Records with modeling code
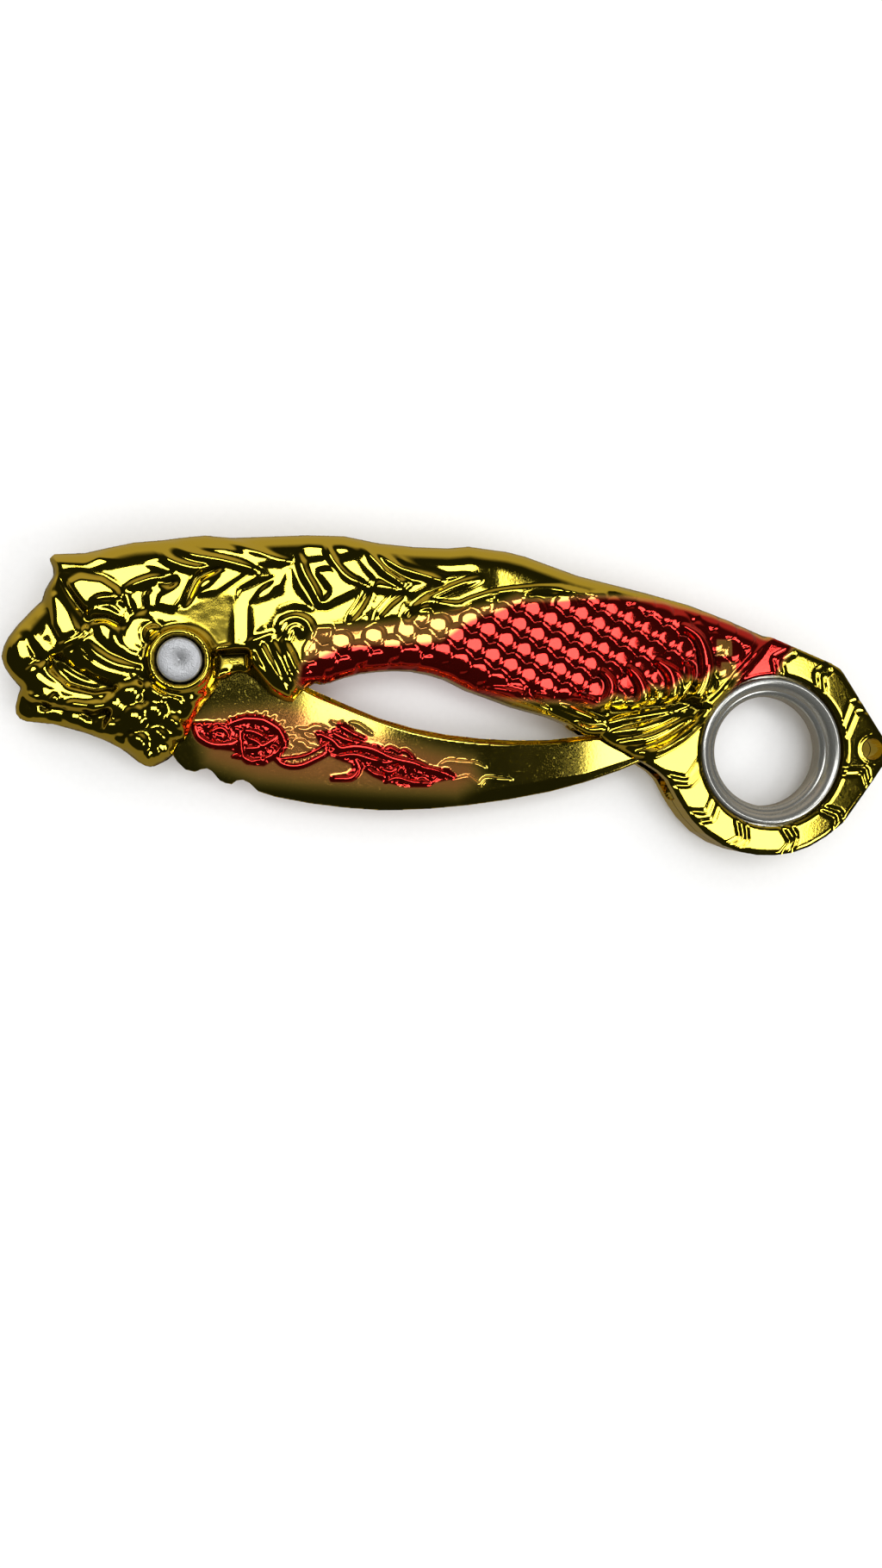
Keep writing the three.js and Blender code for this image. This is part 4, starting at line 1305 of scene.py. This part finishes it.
# %% [markdown]
# ## The blade
#
# The hawkbill blade is a flat bar with a wide chamfer along its spine, a narrow bevel along
# its hollow edge and two thumb notches. A coiled dragon is pressed into it in low relief:
# a spiked loop on the left, a ladder-plated tail and a horned head with two long whiskers.

# %% Blade
BLADE_HALF = node_centre("blade")[1][2] / 2
CHAMFER_SLOPE = 0.27  # fall for each millimetre outwards
EDGE_HALF = 0.3       # the cutting edge is left this blunt
EDGE_SLOPE = 1.1
DRAGON_TOP = 1.85
TANG_RADIUS = 8.4     # level ground round the pivot, between the washers
BLADE_BLUR = 0.07
DIMPLE = (0.8, 0.5)   # radius and depth of the detent ball's dimples
# Outside this outline the chamfer along the spine falls away.
FLAT = [(-14, 16), (-14, -21.5), (13, -21), (25.3, -21.9), (34.5, -23.2), (43.9, -23.7), (53.3, -23.1),
        (62.9, -21.2), (72.6, -19.7), (81.6, -16.9), (96, -12), (96, 16)]
CUTTING_EDGE = [(92, -14.6), (84.5, -12.6), (75.8, -12.4), (66.1, -13.5), (53.3, -13.3), (40.7, -11.4),
                (28.4, -7.1), (20, -3.1), (13, 4), (7.7, 9.85)]
LOOP = [(1.6, -10.5), (4.2, -10.3), (7.5, -10.7), (10.8, -9.5), (14.1, -9.7), (17.2, -11.5),
        (18.3, -13.8), (17.1, -16.3), (14.1, -18.2), (11.1, -17.9), (8.7, -15.6), (5.1, -15),
        (2.6, -13.3)]
BEAST = [(22.9, -12.1), (25.9, -11.8), (28.4, -10.4), (30.2, -11.6), (28.7, -13.1), (30.5, -14),
         (34.5, -14.3), (37.9, -16.4), (40.7, -16.7), (44.2, -18.4), (47.3, -18.7), (48.6, -20.4),
         (44.8, -21.2), (43.5, -22.1), (39.2, -22.1), (35.4, -21.1), (33.6, -20.2), (30.5, -18.2),
         (28, -17.4), (25.9, -16.5), (24.1, -14.7)]
LEG = [(29.6, -16.5), (31.4, -17.4), (31.1, -19.6), (29.6, -21), (26.2, -21), (25.9, -20), (28.6, -19.7),
       (29.6, -18.7)]
MASSES = ((LOOP, 21), (BEAST, 25), (LEG, 27))     # each with the seed of its texture
HALO = [(1.6, -9.6), (7.5, -8), (17.7, -7.4), (25.3, -8.8), (34.5, -12.5), (43.8, -15), (51.4, -16.8),
        (53.3, -20.7), (48.6, -23.4), (34.5, -22.7), (22.2, -21.7), (13.1, -20.6), (4.2, -17.4)]
TAIL = [(15.6, -16.3), (17.7, -18), (20.4, -18.2), (23.1, -17.1), (26.2, -15.4)]
LACQUERED = [
    ([(2.1, -11.2), (3, -13.3), (5.4, -14.5), (8.4, -14.4), (10.2, -13.3)], 1.2),
    ([(7.5, -12.3), (8.4, -10.6), (11.1, -9.8), (14.1, -10.1), (16.5, -11.6), (17.7, -13.8),
      (16.5, -15.9), (14.1, -17)], 1.4),
    ([(5.7, -13.6), (5.1, -12.3), (6.6, -11.5), (7.9, -12.6), (6.9, -13.9)], 0.8),
    ([(10.2, -11.9), (12.4, -12.2), (15, -13.5)], 0.9),
    ([(10.6, -15.1), (13.2, -15), (15.6, -13.8), (16.9, -12.5)], 1.0),
    ([(10, -11.5), (10.2, -15.6), (11.4, -17.4), (13.6, -17)], 0.9),
    ([(8.8, -16.5), (10.8, -16.8), (12.6, -17.7)], 0.7),
    ([(11.1, -13.2), (12.9, -13.9), (14.7, -15.6)], 0.8),
    (TAIL, 1.0),
    ([(16.2, -17), (20.7, -16.5), (23.5, -15.3), (26.2, -13.6)], 0.6),
    ([(23.9, -12.5), (26.2, -13.7), (27.7, -15.1), (30.2, -14.8), (33.3, -15.3), (37, -17), (40.9, -17.9),
      (44.8, -19.5), (47.9, -20.1)], 1.2),
    ([(26.2, -12.2), (28.3, -13.4), (31.4, -14)], 0.9),
    ([(27.1, -16.5), (30.2, -16.2), (33.3, -17.1), (36.4, -17.7)], 0.9),
    ([(27.4, -11), (29.9, -12.5), (32, -13.3)], 0.9),
    ([(30.2, -16.8), (31, -18.7), (29.6, -20.4), (26.2, -20.5)], 1.0),
    ([(35.4, -15.7), (36.5, -15), (38.4, -16)], 0.8),
    ([(38.1, -15.7), (39.3, -15.6), (40.9, -17)], 0.8),
    ([(34.5, -17.7), (36.4, -17.6), (39.5, -17.4)], 0.7),
    ([(34.8, -18.8), (36.8, -19.3), (38.1, -18.1)], 0.7),
    ([(40.4, -18.2), (43.8, -18.8), (47.3, -19.8)], 0.8),
    ([(35.7, -21), (37.9, -20.4), (40.7, -21.2), (43.8, -21.3)], 0.8),
    ([(32.2, -18.4), (33.6, -19.6), (35.4, -19.9)], 0.8),
]
BARE = [
    ([(45.4, -18.1), (47, -17.4), (49.3, -17.6), (51.7, -17.8), (53.9, -18.6)], 0.8),
    ([(47.8, -20.9), (50.3, -20.3), (51.1, -20.6), (52.7, -21.7), (53.9, -20.6), (56.5, -20.7),
      (58.7, -20.8)], 0.8),
    ([(19.8, -11.5), (21.6, -11.8), (23.2, -11.1), (25.6, -11.6)], 0.9),
    ([(19.5, -13.9), (21, -14.1), (21.9, -15), (23.6, -15)], 1.0),
    ([(16.8, -15.7), (18, -15), (18.9, -15)], 0.8),
    ([(29, -10.4), (30.7, -10.7), (32.2, -11.7), (33.4, -12.5)], 0.7),
    ([(4.7, -11.7), (6, -10.6), (7.6, -10.9)], 0.7),
    ([(25.8, -10.1), (27.1, -10.7), (28.1, -10.1)], 0.6),
    ([(21, -12.2), (21.9, -13.1), (23.2, -13.1)], 0.7),
]
SPIKE_ROOTS = [(7.5, -10.9), (8.5, -10.4), (9.7, -10.1), (11.1, -9.8), (12.4, -9.8), (13.8, -9.8),
               (15.1, -10.4), (16.3, -11.2), (17.4, -12.2), (18, -13.4)]


def grind_bar(c):
    """A flat bar ground down to its spine and its cutting edge; returns the depth inside it."""
    rim = read_rim("blade", BLADE_HALF, None, [(0, 0, PIVOT_BORE)])
    depth = depth_inside(c.x, c.y, rim)
    c.height += BLADE_HALF
    c.height -= CHAMFER_SLOPE * np.clip(-depth_inside(c.x, c.y, pairs_of(FLAT)), 0, None)
    gap, _ = from_line(c.x, c.y, flowing(CUTTING_EDGE))
    c.height = np.minimum(c.height, EDGE_HALF + EDGE_SLOPE * gap)
    c.height -= 0.25 * (1 - rounding(depth, 0.3))
    c.settle()
    return np.minimum(depth, np.hypot(c.x, c.y) - PIVOT_BORE)


def press_dragon(c):
    bar = c.height.copy()
    for mass, _ in MASSES:
        c.plate(mass, BLADE_HALF + 0.10, 0.5)
    for mass, seed in MASSES:
        c.crumple(mass, 0.35, 0.55, seed, (1.5, 1.0), -0.4)
    for line, width in LACQUERED + BARE:
        c.ridge(line, 0.42, width * 1.15, 0.25)
    centre = np.mean(SPIKE_ROOTS, axis=0) - (0, 4.0)
    for root in SPIKE_ROOTS:
        way = np.array(root) - centre
        way = way / np.hypot(*way) + (0.5, 0)
        c.ridge([root, np.array(root) + way * 1.1], 0.4, 0.6, 0.3)
    tail = flowing(TAIL)
    for low in [*tail[:16:2], tail[15]]:
        c.ridge([low, low + (0.4, 1.3)], 0.3, 0.45, 0.2)
    c.height = np.minimum(c.height, DRAGON_TOP)
    tang = np.hypot(c.x, c.y) < TANG_RADIUS
    c.height[tang] = np.minimum(bar, BLADE_HALF)[tang]


def colour_dragon(c):
    c.stain(HALO, 0.46, 6.0)
    for mass, _ in MASSES:
        c.stain(mass, 1.0, 0.7)
    for line, width in LACQUERED:
        at = c.near(line, 1.5)
        near, _ = from_line(c.x[at], c.y[at], flowing(line))
        c.lacquer[at] = np.maximum(c.lacquer[at], step((0.55 * width + 0.25 - near) / 0.3))
    # Painted shade in the dragon's deep places, kept only where the blade is lacquered.
    mark_hollows(c, 0.5)
    c.hollow *= c.lacquer > 0.3


def forge_blade():
    c = Relief((-9.8, -27.6), (90.4, 12.8), 0.2)
    inside = grind_bar(c)
    press_dragon(c)
    colour_dragon(c)
    c.height = soften(c.height, BLADE_BLUR / c.pitch)
    ball = node_centre("detent_ball")[0][:2]
    radius, depth = DIMPLE
    low = -c.height
    for x, y in (ball, -ball):
        low += depth * np.clip(1 - np.hypot(c.x - x, c.y - y) / radius, 0, 1)
    mesh = cast_piece(c, "blade_forged", inside, c.height, low, blocks=False)
    add_piece("hawkbill_blade", mesh, "blade", "blade", "blade")
    print("blade", len(mesh.polygons), "faces")


forge_blade()
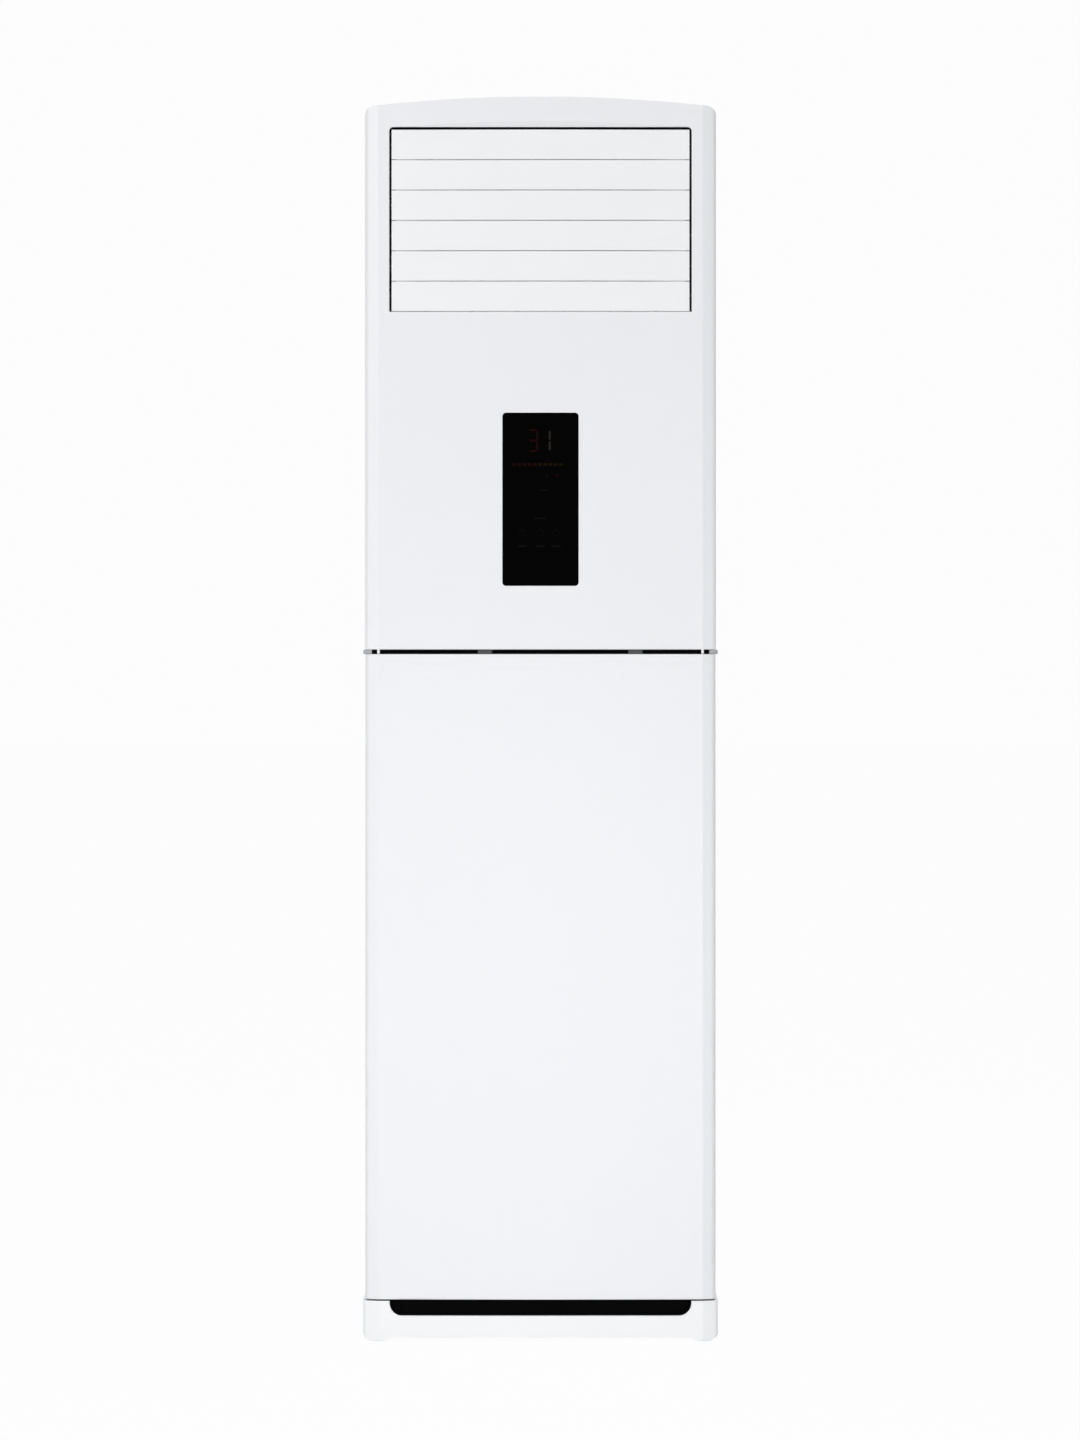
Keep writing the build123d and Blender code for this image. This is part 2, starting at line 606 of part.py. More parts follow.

## Request
Return the number of lines that include the word "part", and nothing else.

## Solution
2